> [Directive] Pull every line that holds the word "manifold" from the entries.
## Begin Dataset
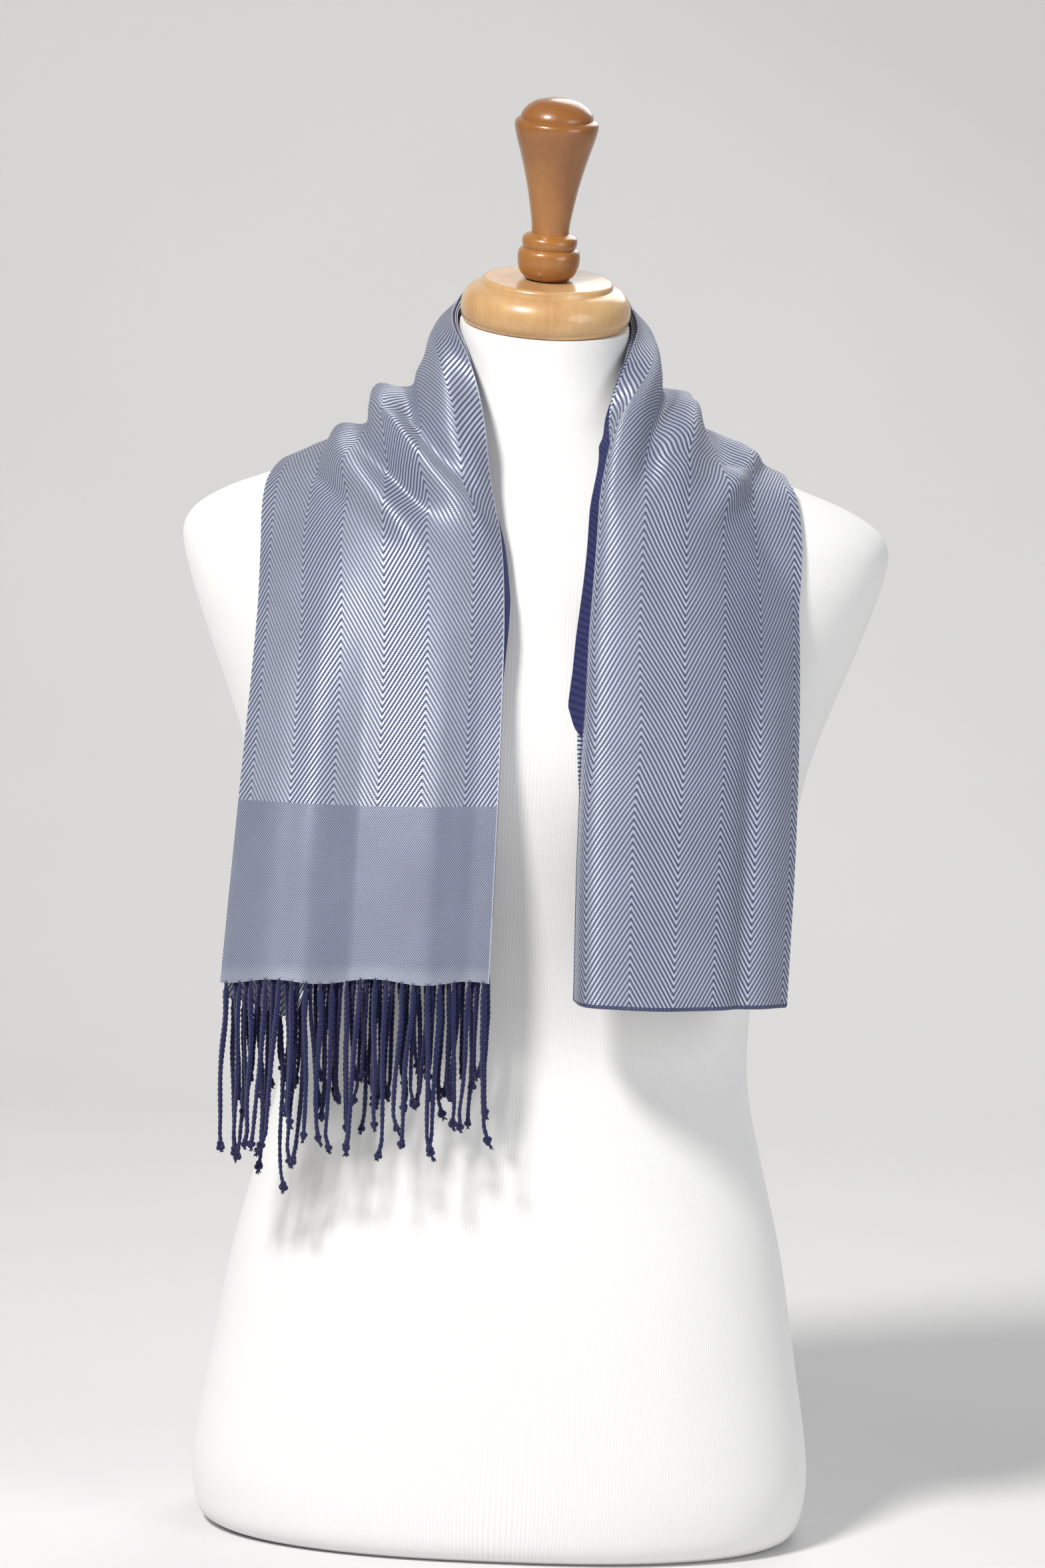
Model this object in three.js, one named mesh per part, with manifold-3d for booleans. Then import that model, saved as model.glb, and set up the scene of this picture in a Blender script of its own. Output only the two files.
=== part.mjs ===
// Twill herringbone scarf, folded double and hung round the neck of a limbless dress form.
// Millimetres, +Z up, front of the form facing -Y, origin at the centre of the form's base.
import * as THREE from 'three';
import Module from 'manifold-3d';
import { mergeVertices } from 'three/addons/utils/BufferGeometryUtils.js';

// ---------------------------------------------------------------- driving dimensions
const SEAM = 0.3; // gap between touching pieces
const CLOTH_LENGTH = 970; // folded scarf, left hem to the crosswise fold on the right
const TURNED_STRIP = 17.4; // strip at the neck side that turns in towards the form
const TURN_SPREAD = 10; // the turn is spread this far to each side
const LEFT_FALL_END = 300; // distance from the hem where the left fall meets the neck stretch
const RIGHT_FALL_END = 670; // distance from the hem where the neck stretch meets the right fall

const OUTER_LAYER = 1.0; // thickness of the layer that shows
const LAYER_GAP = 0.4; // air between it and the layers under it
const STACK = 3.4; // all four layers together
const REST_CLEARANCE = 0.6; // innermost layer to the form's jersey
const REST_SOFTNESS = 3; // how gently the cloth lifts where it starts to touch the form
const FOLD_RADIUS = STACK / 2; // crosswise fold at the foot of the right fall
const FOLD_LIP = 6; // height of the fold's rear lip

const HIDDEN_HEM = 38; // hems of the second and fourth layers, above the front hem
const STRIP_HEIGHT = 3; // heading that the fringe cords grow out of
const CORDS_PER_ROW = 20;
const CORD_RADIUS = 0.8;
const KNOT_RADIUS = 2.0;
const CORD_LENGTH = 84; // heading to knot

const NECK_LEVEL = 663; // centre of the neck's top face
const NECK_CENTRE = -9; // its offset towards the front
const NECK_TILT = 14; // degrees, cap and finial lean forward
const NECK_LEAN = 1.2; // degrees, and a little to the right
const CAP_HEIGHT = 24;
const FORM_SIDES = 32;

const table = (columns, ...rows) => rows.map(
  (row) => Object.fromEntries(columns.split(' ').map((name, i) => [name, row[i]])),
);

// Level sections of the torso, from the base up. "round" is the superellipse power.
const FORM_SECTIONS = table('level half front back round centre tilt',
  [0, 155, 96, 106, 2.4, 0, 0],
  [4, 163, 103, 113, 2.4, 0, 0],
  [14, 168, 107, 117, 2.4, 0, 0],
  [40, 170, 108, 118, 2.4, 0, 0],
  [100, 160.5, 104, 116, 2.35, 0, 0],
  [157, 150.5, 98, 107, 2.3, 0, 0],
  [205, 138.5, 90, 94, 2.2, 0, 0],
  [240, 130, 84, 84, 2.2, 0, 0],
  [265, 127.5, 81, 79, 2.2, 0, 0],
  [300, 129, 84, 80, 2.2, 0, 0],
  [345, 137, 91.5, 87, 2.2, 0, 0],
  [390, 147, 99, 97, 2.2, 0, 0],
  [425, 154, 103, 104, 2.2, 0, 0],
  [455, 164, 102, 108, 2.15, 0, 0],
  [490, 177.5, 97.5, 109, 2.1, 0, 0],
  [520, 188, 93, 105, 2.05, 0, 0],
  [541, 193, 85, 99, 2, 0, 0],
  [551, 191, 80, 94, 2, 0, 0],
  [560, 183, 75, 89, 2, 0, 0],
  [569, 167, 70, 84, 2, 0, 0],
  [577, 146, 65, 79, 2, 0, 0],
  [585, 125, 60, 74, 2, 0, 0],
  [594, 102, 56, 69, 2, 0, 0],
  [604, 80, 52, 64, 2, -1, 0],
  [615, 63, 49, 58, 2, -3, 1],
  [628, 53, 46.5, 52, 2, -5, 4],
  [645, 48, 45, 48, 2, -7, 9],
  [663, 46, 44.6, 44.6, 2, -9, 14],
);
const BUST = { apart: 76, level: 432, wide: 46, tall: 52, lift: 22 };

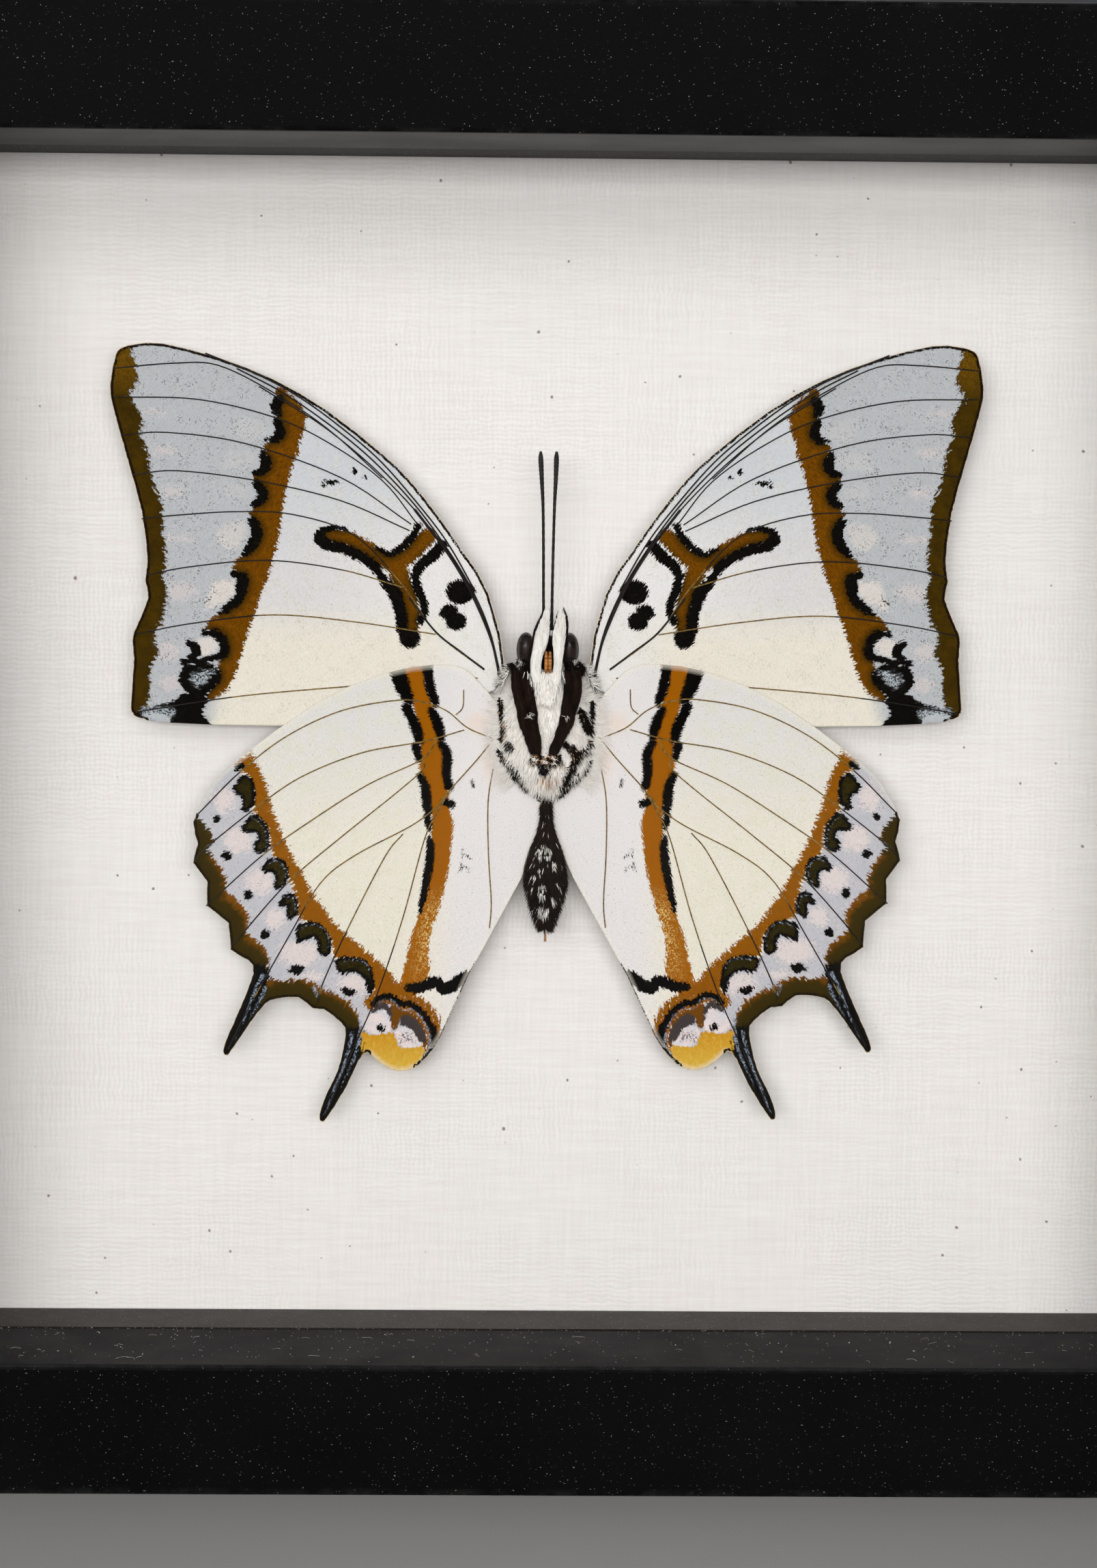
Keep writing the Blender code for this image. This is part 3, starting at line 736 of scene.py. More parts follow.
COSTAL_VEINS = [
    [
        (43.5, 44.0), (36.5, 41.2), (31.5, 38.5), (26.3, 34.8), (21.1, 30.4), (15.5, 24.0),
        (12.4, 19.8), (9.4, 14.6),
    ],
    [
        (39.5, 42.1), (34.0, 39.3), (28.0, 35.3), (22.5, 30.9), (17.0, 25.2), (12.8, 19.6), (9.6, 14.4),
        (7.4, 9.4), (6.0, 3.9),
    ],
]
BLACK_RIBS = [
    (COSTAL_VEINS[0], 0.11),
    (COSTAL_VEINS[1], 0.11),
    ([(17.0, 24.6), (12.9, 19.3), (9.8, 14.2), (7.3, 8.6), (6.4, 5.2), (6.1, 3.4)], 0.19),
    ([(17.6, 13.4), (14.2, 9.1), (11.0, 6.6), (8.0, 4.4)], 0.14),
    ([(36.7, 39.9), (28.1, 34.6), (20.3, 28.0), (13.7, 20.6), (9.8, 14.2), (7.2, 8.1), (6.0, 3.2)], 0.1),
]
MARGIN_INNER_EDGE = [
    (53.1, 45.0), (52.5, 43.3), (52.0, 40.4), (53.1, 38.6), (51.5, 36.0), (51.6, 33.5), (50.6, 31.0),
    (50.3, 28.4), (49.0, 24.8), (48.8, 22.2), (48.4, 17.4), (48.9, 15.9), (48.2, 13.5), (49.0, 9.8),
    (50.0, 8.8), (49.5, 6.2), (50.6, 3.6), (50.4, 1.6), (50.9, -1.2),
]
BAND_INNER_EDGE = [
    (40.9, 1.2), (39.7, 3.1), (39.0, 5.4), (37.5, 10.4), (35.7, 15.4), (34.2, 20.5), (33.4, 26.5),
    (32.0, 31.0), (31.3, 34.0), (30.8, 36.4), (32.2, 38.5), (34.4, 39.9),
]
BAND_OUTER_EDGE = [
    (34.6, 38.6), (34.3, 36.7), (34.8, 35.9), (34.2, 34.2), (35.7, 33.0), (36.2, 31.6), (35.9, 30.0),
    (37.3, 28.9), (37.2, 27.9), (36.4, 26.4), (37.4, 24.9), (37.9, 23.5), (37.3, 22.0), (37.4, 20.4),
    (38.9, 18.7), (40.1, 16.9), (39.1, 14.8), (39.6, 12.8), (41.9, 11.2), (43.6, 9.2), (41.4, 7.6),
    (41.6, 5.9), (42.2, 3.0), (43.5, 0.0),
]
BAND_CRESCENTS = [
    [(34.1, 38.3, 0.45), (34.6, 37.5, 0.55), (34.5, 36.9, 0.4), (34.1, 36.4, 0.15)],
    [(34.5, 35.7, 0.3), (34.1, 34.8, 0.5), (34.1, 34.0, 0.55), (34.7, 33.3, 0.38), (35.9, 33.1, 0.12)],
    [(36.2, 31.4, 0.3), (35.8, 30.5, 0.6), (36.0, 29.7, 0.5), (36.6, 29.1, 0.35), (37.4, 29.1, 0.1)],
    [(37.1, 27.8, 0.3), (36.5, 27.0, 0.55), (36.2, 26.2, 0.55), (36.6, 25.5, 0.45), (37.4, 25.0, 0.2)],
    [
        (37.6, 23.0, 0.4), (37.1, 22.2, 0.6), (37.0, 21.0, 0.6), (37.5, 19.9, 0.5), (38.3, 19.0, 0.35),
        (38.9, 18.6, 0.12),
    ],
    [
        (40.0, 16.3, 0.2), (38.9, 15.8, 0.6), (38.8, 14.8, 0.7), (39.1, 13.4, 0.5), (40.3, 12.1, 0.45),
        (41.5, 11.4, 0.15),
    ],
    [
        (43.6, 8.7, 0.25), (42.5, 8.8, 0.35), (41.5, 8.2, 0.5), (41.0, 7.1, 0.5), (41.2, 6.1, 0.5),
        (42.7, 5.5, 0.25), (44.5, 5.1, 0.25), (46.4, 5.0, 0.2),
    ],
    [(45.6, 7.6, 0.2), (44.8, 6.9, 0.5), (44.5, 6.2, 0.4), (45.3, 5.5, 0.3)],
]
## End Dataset
> [Result of the task]
Model this object in three.js, one named mesh per part, with manifold-3d for booleans. Then import that model, saved as model.glb, and set up the scene of this picture in a Blender script of its own. Output only the two files.
import Module from 'manifold-3d';